In the chapter On the Beauty of Feminist Rage, Gqola reflects on the commemorative activities for the 1956 women’s march to the Union Buildings to protest against the extension of passes to African women.
She reminds readers of the painful “legacy of intergenerational, bold, women’s activism and power to galvanise against a powerful apartheid state in ways not easy to explain or coopt into a masculine narrative of heroic nationalism that would usher in a new dispensation”.
On the common question of why feminists are so angry, she responds, “Patriarchy is brutal! It is unjust and it terrorises us, and rage as a response to injustice is completely legitimate.
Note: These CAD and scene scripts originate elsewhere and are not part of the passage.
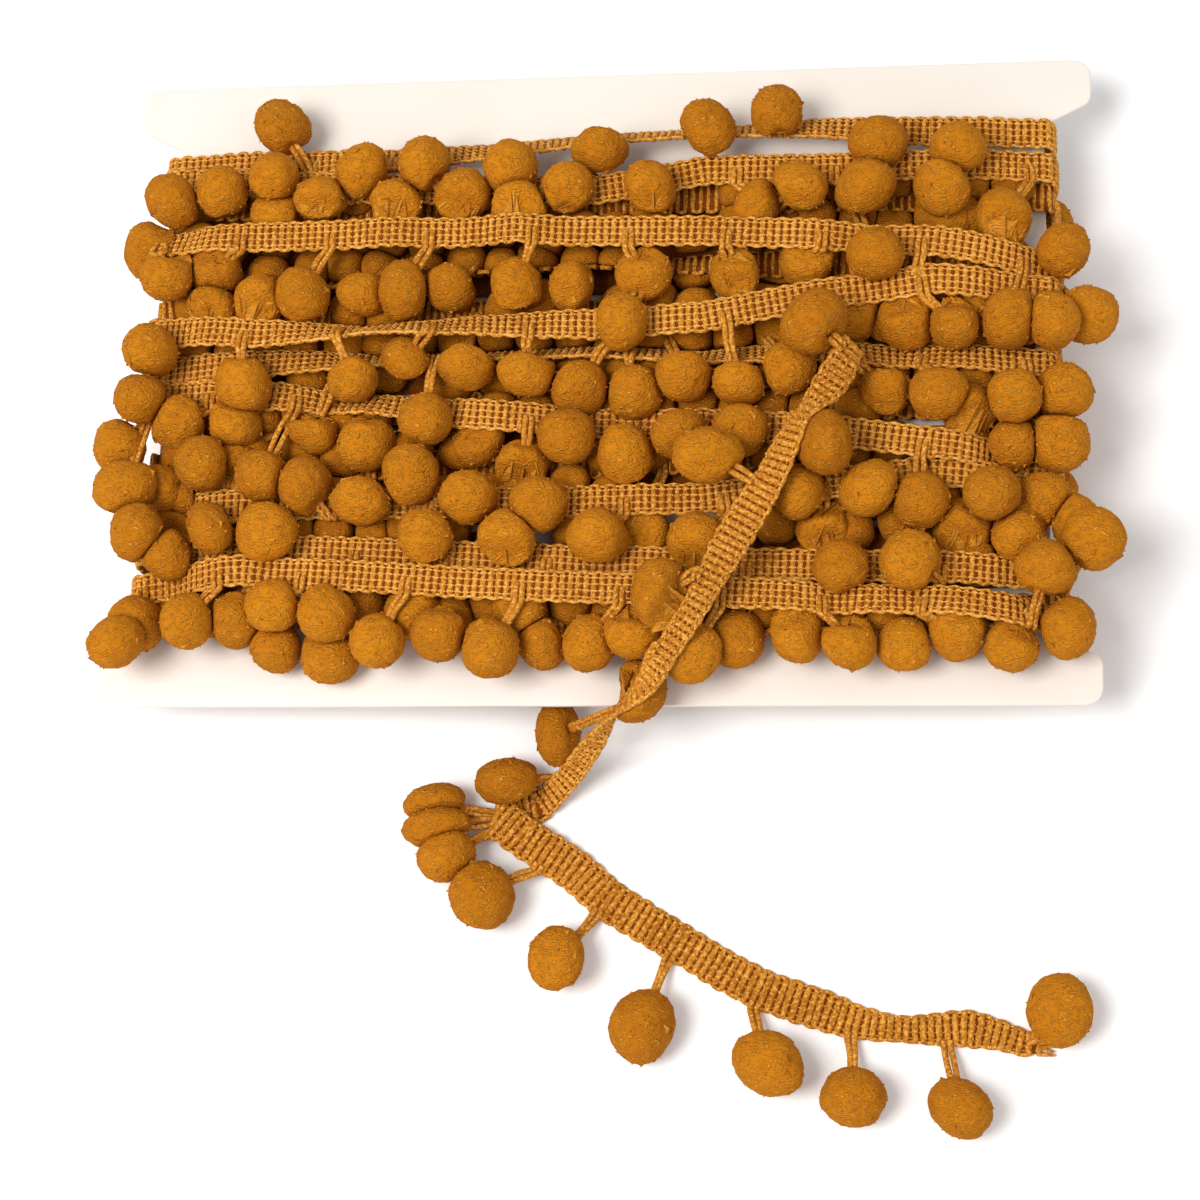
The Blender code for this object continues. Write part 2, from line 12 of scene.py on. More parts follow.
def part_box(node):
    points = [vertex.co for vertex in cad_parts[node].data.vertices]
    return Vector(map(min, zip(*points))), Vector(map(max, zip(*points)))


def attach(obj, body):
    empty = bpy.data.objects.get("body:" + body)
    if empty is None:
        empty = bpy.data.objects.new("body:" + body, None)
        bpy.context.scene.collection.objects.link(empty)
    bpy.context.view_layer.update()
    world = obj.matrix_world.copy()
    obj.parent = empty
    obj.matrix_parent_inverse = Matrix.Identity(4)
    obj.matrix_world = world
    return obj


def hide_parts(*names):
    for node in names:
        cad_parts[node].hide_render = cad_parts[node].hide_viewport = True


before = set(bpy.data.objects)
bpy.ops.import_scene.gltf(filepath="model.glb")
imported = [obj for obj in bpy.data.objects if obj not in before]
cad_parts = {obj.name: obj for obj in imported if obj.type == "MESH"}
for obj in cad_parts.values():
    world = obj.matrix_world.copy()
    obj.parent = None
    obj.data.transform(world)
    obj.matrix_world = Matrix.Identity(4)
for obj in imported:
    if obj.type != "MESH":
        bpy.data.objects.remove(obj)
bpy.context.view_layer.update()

# Camera and studio
# The trim lies on a pale table and is seen almost from above, through a short telephoto
# lens. A broad soft light hangs over it, a little to the left, and a weak one fills.
MM = 0.001
card_low, card_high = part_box("card")
CARD_MIDDLE = Vector(((card_low[0] + card_high[0]) / 2, (card_low[1] + card_high[1]) / 2, 0))
CARD_BASE = card_low[2] / MM
CARD_TOP = card_high[2] / MM
CAMERA_PLACE = (73.3, -189.0, 511.1)  # millimetres from the middle of the card's face
CAMERA_RIGHT = Vector((0.99108, 0.02901, -0.13009))
CAMERA_UP = Vector((0.00697, 0.96341, 0.26793))
FRAME_PIXELS = 1200
FOCAL_PIXELS = 2700
TABLE_SIZE = 4.0
PALE = (0.955, 0.955, 0.955)


def placed(points):
    """Millimetres from the card's middle, heights above the table, as points in metres."""
    return np.asarray(points, dtype=float) * MM + np.array(CARD_MIDDLE)


camera_data = bpy.data.cameras.new("camera")
camera_data.sensor_fit = "HORIZONTAL"
camera_data.sensor_width = 36.0
camera_data.lens = FOCAL_PIXELS / FRAME_PIXELS * camera_data.sensor_width
camera_data.clip_start = 0.01
camera = bpy.data.objects.new("camera", camera_data)
bpy.context.scene.collection.objects.link(camera)
camera_back = CAMERA_RIGHT.cross(CAMERA_UP).normalized()
camera_up = camera_back.cross(CAMERA_RIGHT).normalized()
camera_right = camera_up.cross(camera_back)
turned = Matrix((camera_right, camera_up, camera_back)).transposed().to_4x4()
stand = Vector(placed(np.add(CAMERA_PLACE, (0, 0, CARD_TOP))))
camera.matrix_world = Matrix.Translation(stand) @ turned
bpy.context.scene.camera = camera


class Wire:
    """A shader value that can be worked out with, each step adding its own node."""

    def __init__(self, tree, socket):
        self.tree = tree
        self.socket = socket

    def math(self, operation, *others):
        return put(self.tree, "ShaderNodeMath", {"operation": operation}, [self, *others])

    def __add__(self, other):
        return self.math("ADD", other)

    def __sub__(self, other):
        return self.math("SUBTRACT", other)

    def __mul__(self, other):
        return self.math("MULTIPLY", other)

    def __rsub__(self, other):
        return (self * -1.0) + other

    __radd__ = __add__
    __rmul__ = __mul__

    def steps(self, low, high):
        """Nothing below low, all above high, and a soft rise between."""
        settings = {"interpolation_type": "SMOOTHSTEP"}
        return put(self.tree, "ShaderNodeMapRange", settings,
                   {"Value": self, "From Min": low, "From Max": high})

    def blend(self, first, second):
        """One colour where the value is 0, the other where it is 1."""
        settings = {"data_type": "RGBA", "clamp_factor": True}
        return put(self.tree, "ShaderNodeMix", settings,
                   {"Factor": self, 6: first, 7: second}, output=2)


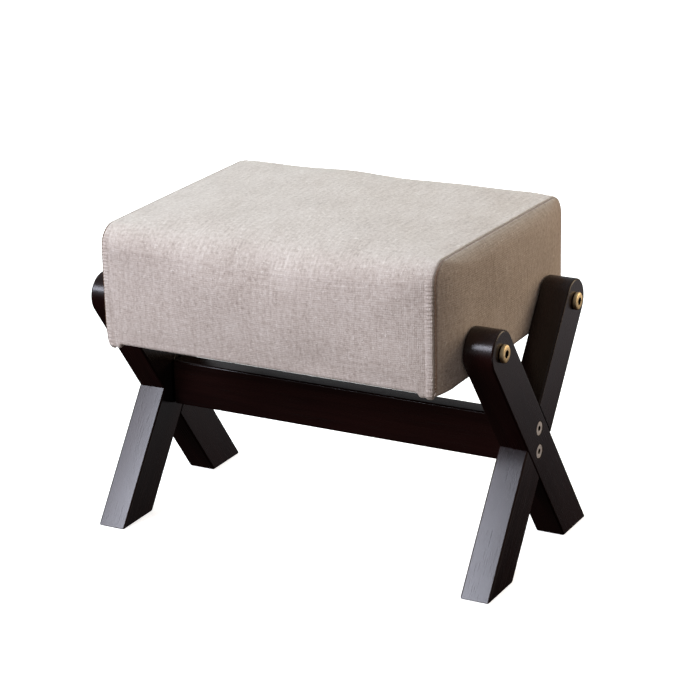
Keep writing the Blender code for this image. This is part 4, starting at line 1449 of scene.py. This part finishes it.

“But I think rage often gets a bad rap and I can see why — especially political rage. It’s chaotic and destructive, and sometimes appears pointless and aimless for its own sake.
“It is about Black and feminist rage as deliberate justified, creative, smart, imaginative and joyful. We need to affirm it. I don’t think that it is possible to do a wide range of feminist work without the rage.
“Feminist love is as important as feminist rage because rage is how you break things, it is how you free yourself and it is how you discover what is out there. I think that feminist rage is demonised because it works.”
The workplace continues to be a space in which women are marginalised and this is made especially clear in the “baby penalty” phenomenon .
Women are expected to produce at the same pace as men even though they do not have the support that they require.
Gqola provides an example of how men on paternity leave are able to produce more work because they tend to not be the primary caregivers.
Employers also do not consider the fact that most families in SA are single-parent headed households with most of the family responsibilities resting on the women.
One of the most compelling essays in Reflecting Rogue is on “difficult women” and Gqola’s favourites are struggle icon Winnie Mandela; Wambui Otieno, the first woman to run for public office in Kenya; and Wangari Maathai, Kenyan Nobel peace laureate and founder of the Greenbelt Movement.
This collection of essays covers a wide spectrum of topics. It has a rather academic tone, but it is worth the journey.